## Exercise requirements
Output all lines exactly.

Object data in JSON
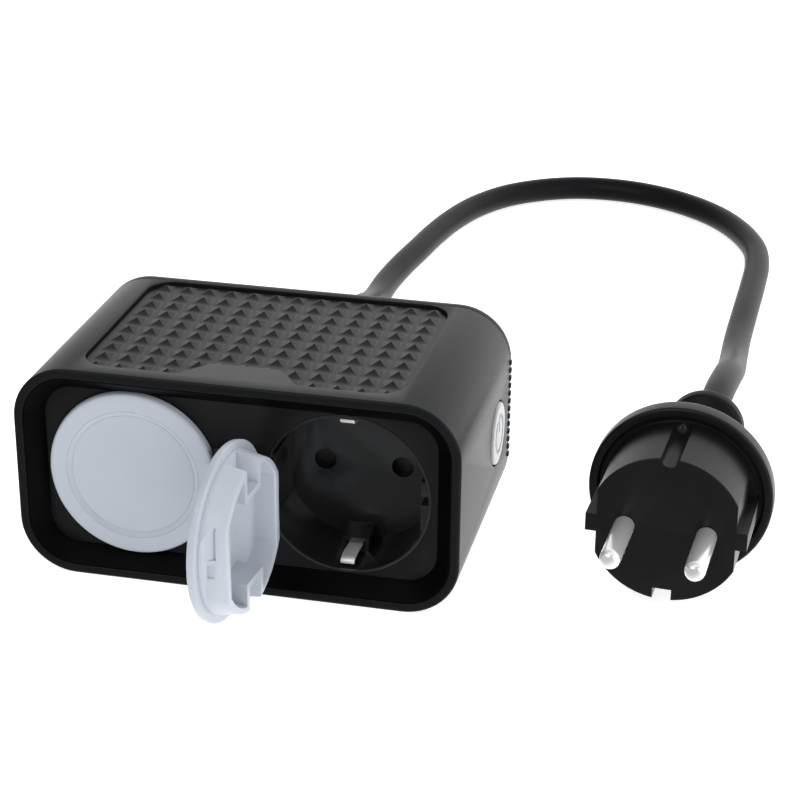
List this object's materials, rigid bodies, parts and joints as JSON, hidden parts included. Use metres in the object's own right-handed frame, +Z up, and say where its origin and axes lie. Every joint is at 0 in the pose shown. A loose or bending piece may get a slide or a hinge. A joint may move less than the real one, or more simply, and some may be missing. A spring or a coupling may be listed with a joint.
{
  "type": "smart plug",
  "caption": "Splash-proof twin outlet smart plug box with hinged round lids, a power button, a mains cord and a round two-pin plug.",
  "frame": {"origin": "centre of the box's underside", "axes": "+Z up, the outlets face -Y, +X towards the power button; the cord leaves at +Y"},
  "size_m": [0.1759, 0.3528, 0.053],
  "materials": {
    "housing_grey": "fine matte moulding",
    "grip_grey": "satin textured moulding",
    "black_plastic": "satin moulding",
    "black_rubber": "matte rubber",
    "lid_grey": "satin moulding",
    "button_white": "satin moulding",
    "clip_steel": "bright nickel plated spring steel",
    "pin_chrome": "polished nickel",
    "contact_brass": "tinned brass",
    "screw_steel": "zinc plated",
    "carrier_cream": "natural thermoset",
    "shutter_grey": "satin moulding",
    "board_green": "solder mask",
    "relay_blue": "moulded case",
    "module_black": "potted case",
    "shield_metal": "tin plated shield",
    "capacitor_sleeve": "shrink sleeve",
    "ceramic_white": "ceramic tube",
    "varistor_blue": "dipped coating",
    "terminal_green": "moulded block",
    "wire_insulation": "cord core insulation",
    "led_lens": "clear lens"
  },
  "bodies": {
    "box": {"housing": "housing_grey", "grip_panel": "grip_grey", "front_panel": "black_plastic", "front_seal": "black_rubber", "rear_cover": "black_plastic", "rear_seal": "black_rubber", "rear_screws": "screw_steel", "socket_left": "black_plastic", "socket_right": "black_plastic", "earth_clip_left": "clip_steel", "earth_clip_right": "clip_steel", "live_contact_left": "contact_brass", "neutral_contact_left": "contact_brass", "live_contact_right": "contact_brass", "neutral_contact_right": "contact_brass", "contact_carrier_left": "carrier_cream", "contact_carrier_right": "carrier_cream", "shutter_spring_left": "screw_steel", "shutter_spring_right": "screw_steel", "hinge_pin_left": "screw_steel", "hinge_pin_right": "screw_steel", "button_seal": "black_rubber", "button_board": "board_green", "button_switch": "module_black", "main_board": "board_green", "relay_left": "relay_blue", "relay_right": "relay_blue", "power_module": "module_black", "wireless_module": "shield_metal", "smoothing_capacitor": "capacitor_sleeve", "fuse": "ceramic_white", "surge_varistor": "varistor_blue", "terminal_block": "terminal_green", "core_wires": "wire_insulation", "status_led": "led_lens", "cable_gland": "black_rubber", "gland_nut": "black_plastic", "cord": "black_rubber", "plug_body": "black_rubber", "plug_grip": "black_rubber", "plug_pins": "pin_chrome", "plug_earth_contacts": "screw_steel"},
    "left_lid": {"lid_left": "lid_grey"},
    "right_lid": {"lid_right": "lid_grey"},
    "button": {"power_button": "button_white"},
    "left_shutter": {"shutter_left": "shutter_grey"},
    "right_shutter": {"shutter_right": "shutter_grey"}
  },
  "joints": [
    {"name": "left_lid_hinge", "type": "hinge", "parent": "box", "child": "left_lid", "pos_m": [-0.0045, -0.0298, 0.0265], "axis": [0, 0, 1], "range_deg": [0, 95]},
    {"name": "right_lid_hinge", "type": "hinge", "parent": "box", "child": "right_lid", "pos_m": [0.0045, -0.0298, 0.0265], "axis": [0, 0, 1], "range_deg": [0, 95]},
    {"name": "power_button_press", "type": "slide", "parent": "box", "child": "button", "axis": [-1, 0, 0], "range_m": [0, 0.0008], "stiffness_N_per_m": 900, "springref_m": -0.0008},
    {"name": "left_shutter_lift", "type": "slide", "parent": "box", "child": "left_shutter", "axis": [0, 0, 1], "range_m": [0, 0.0062], "stiffness_N_per_m": 120, "springref_m": -0.002, "deforming": ["shutter_spring_left"]},
    {"name": "right_shutter_lift", "type": "slide", "parent": "box", "child": "right_shutter", "axis": [0, 0, 1], "range_m": [0, 0.0062], "stiffness_N_per_m": 120, "springref_m": -0.002, "deforming": ["shutter_spring_right"]}
  ]
}
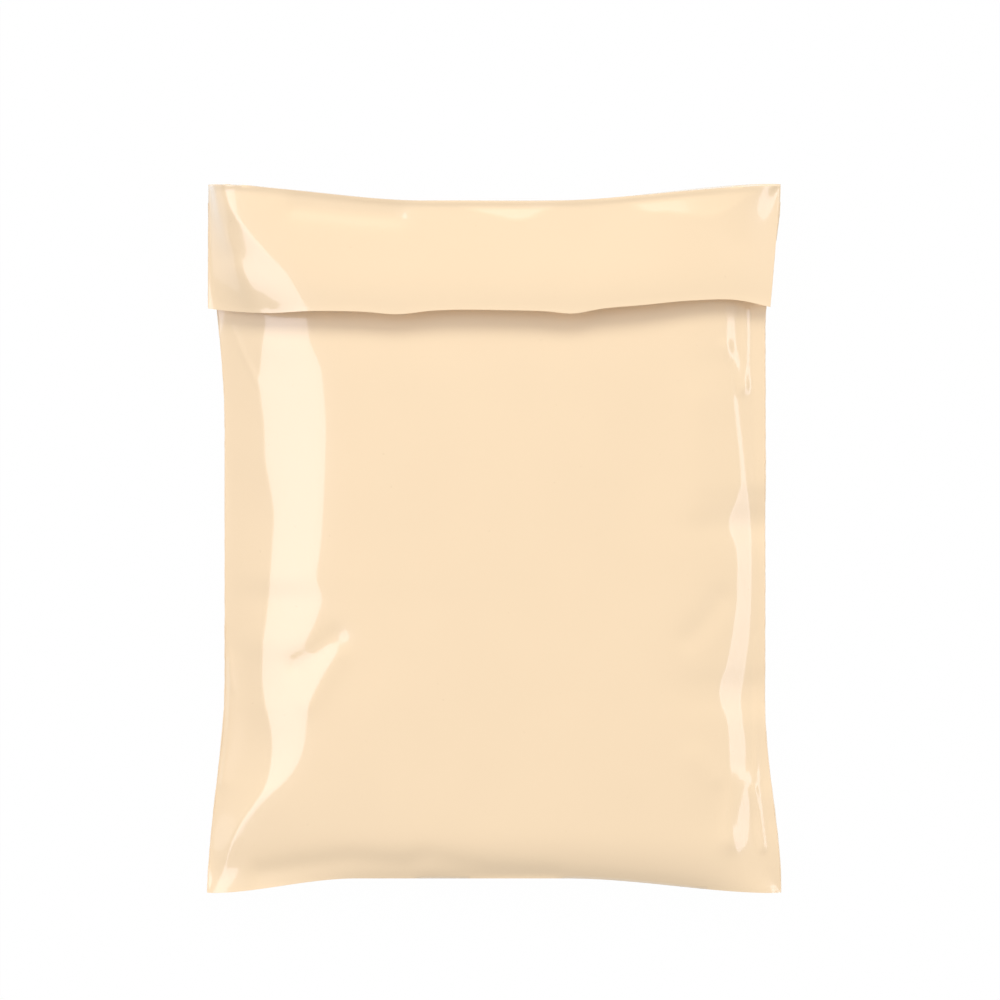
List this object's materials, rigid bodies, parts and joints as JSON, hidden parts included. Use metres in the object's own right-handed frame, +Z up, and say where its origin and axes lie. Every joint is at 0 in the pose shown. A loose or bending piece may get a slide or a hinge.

## Written answer
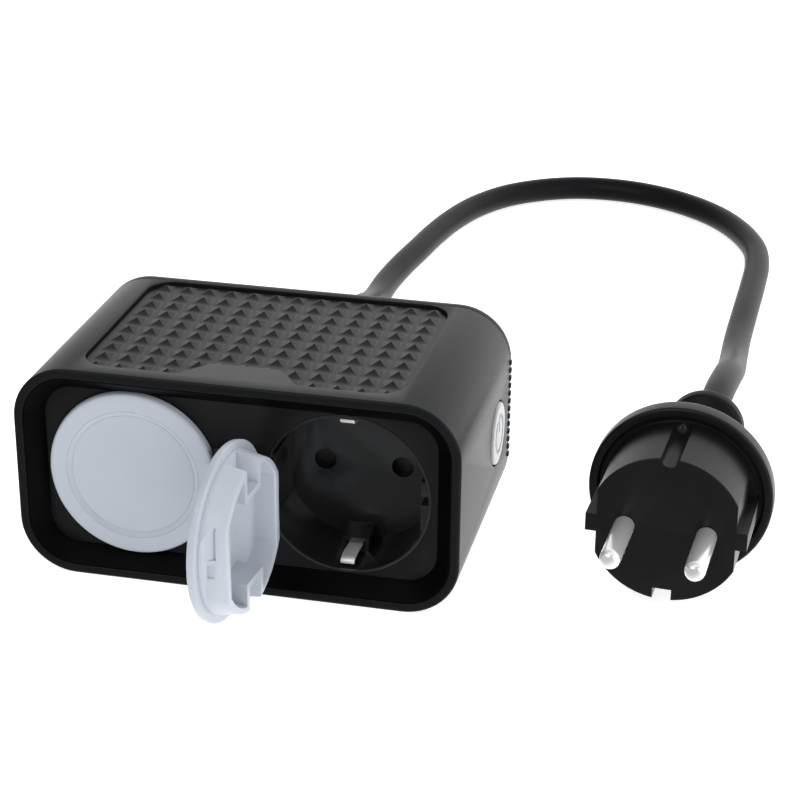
List this object's materials, rigid bodies, parts and joints as JSON, hidden parts included. Use metres in the object's own right-handed frame, +Z up, and say where its origin and axes lie. Every joint is at 0 in the pose shown. A loose or bending piece may get a slide or a hinge. A joint may move less than the real one, or more simply, and some may be missing. A spring or a coupling may be listed with a joint.
{
  "type": "smart plug",
  "caption": "Splash-proof twin outlet smart plug box with hinged round lids, a power button, a mains cord and a round two-pin plug.",
  "frame": {"origin": "centre of the box's underside", "axes": "+Z up, the outlets face -Y, +X towards the power button; the cord leaves at +Y"},
  "size_m": [0.1759, 0.3528, 0.053],
  "materials": {
    "housing_grey": "fine matte moulding",
    "grip_grey": "satin textured moulding",
    "black_plastic": "satin moulding",
    "black_rubber": "matte rubber",
    "lid_grey": "satin moulding",
    "button_white": "satin moulding",
    "clip_steel": "bright nickel plated spring steel",
    "pin_chrome": "polished nickel",
    "contact_brass": "tinned brass",
    "screw_steel": "zinc plated",
    "carrier_cream": "natural thermoset",
    "shutter_grey": "satin moulding",
    "board_green": "solder mask",
    "relay_blue": "moulded case",
    "module_black": "potted case",
    "shield_metal": "tin plated shield",
    "capacitor_sleeve": "shrink sleeve",
    "ceramic_white": "ceramic tube",
    "varistor_blue": "dipped coating",
    "terminal_green": "moulded block",
    "wire_insulation": "cord core insulation",
    "led_lens": "clear lens"
  },
  "bodies": {
    "box": {"housing": "housing_grey", "grip_panel": "grip_grey", "front_panel": "black_plastic", "front_seal": "black_rubber", "rear_cover": "black_plastic", "rear_seal": "black_rubber", "rear_screws": "screw_steel", "socket_left": "black_plastic", "socket_right": "black_plastic", "earth_clip_left": "clip_steel", "earth_clip_right": "clip_steel", "live_contact_left": "contact_brass", "neutral_contact_left": "contact_brass", "live_contact_right": "contact_brass", "neutral_contact_right": "contact_brass", "contact_carrier_left": "carrier_cream", "contact_carrier_right": "carrier_cream", "shutter_spring_left": "screw_steel", "shutter_spring_right": "screw_steel", "hinge_pin_left": "screw_steel", "hinge_pin_right": "screw_steel", "button_seal": "black_rubber", "button_board": "board_green", "button_switch": "module_black", "main_board": "board_green", "relay_left": "relay_blue", "relay_right": "relay_blue", "power_module": "module_black", "wireless_module": "shield_metal", "smoothing_capacitor": "capacitor_sleeve", "fuse": "ceramic_white", "surge_varistor": "varistor_blue", "terminal_block": "terminal_green", "core_wires": "wire_insulation", "status_led": "led_lens", "cable_gland": "black_rubber", "gland_nut": "black_plastic", "cord": "black_rubber", "plug_body": "black_rubber", "plug_grip": "black_rubber", "plug_pins": "pin_chrome", "plug_earth_contacts": "screw_steel"},
    "left_lid": {"lid_left": "lid_grey"},
    "right_lid": {"lid_right": "lid_grey"},
    "button": {"power_button": "button_white"},
    "left_shutter": {"shutter_left": "shutter_grey"},
    "right_shutter": {"shutter_right": "shutter_grey"}
  },
  "joints": [
    {"name": "left_lid_hinge", "type": "hinge", "parent": "box", "child": "left_lid", "pos_m": [-0.0045, -0.0298, 0.0265], "axis": [0, 0, 1], "range_deg": [0, 95]},
    {"name": "right_lid_hinge", "type": "hinge", "parent": "box", "child": "right_lid", "pos_m": [0.0045, -0.0298, 0.0265], "axis": [0, 0, 1], "range_deg": [0, 95]},
    {"name": "power_button_press", "type": "slide", "parent": "box", "child": "button", "axis": [-1, 0, 0], "range_m": [0, 0.0008], "stiffness_N_per_m": 900, "springref_m": -0.0008},
    {"name": "left_shutter_lift", "type": "slide", "parent": "box", "child": "left_shutter", "axis": [0, 0, 1], "range_m": [0, 0.0062], "stiffness_N_per_m": 120, "springref_m": -0.002, "deforming": ["shutter_spring_left"]},
    {"name": "right_shutter_lift", "type": "slide", "parent": "box", "child": "right_shutter", "axis": [0, 0, 1], "range_m": [0, 0.0062], "stiffness_N_per_m": 120, "springref_m": -0.002, "deforming": ["shutter_spring_right"]}
  ]
}
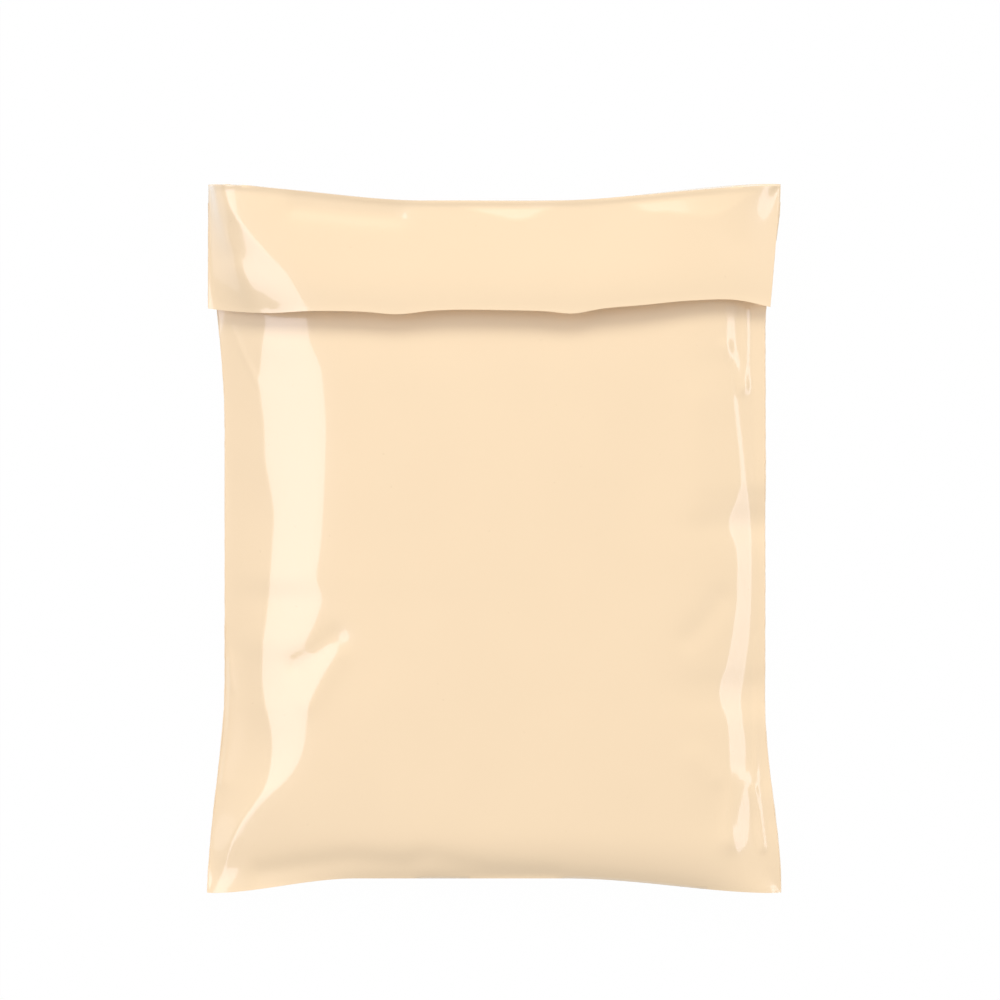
List this object's materials, rigid bodies, parts and joints as JSON, hidden parts included. Use metres in the object's own right-handed frame, +Z up, and say where its origin and axes lie. Every joint is at 0 in the pose shown. A loose or bending piece may get a slide or a hinge.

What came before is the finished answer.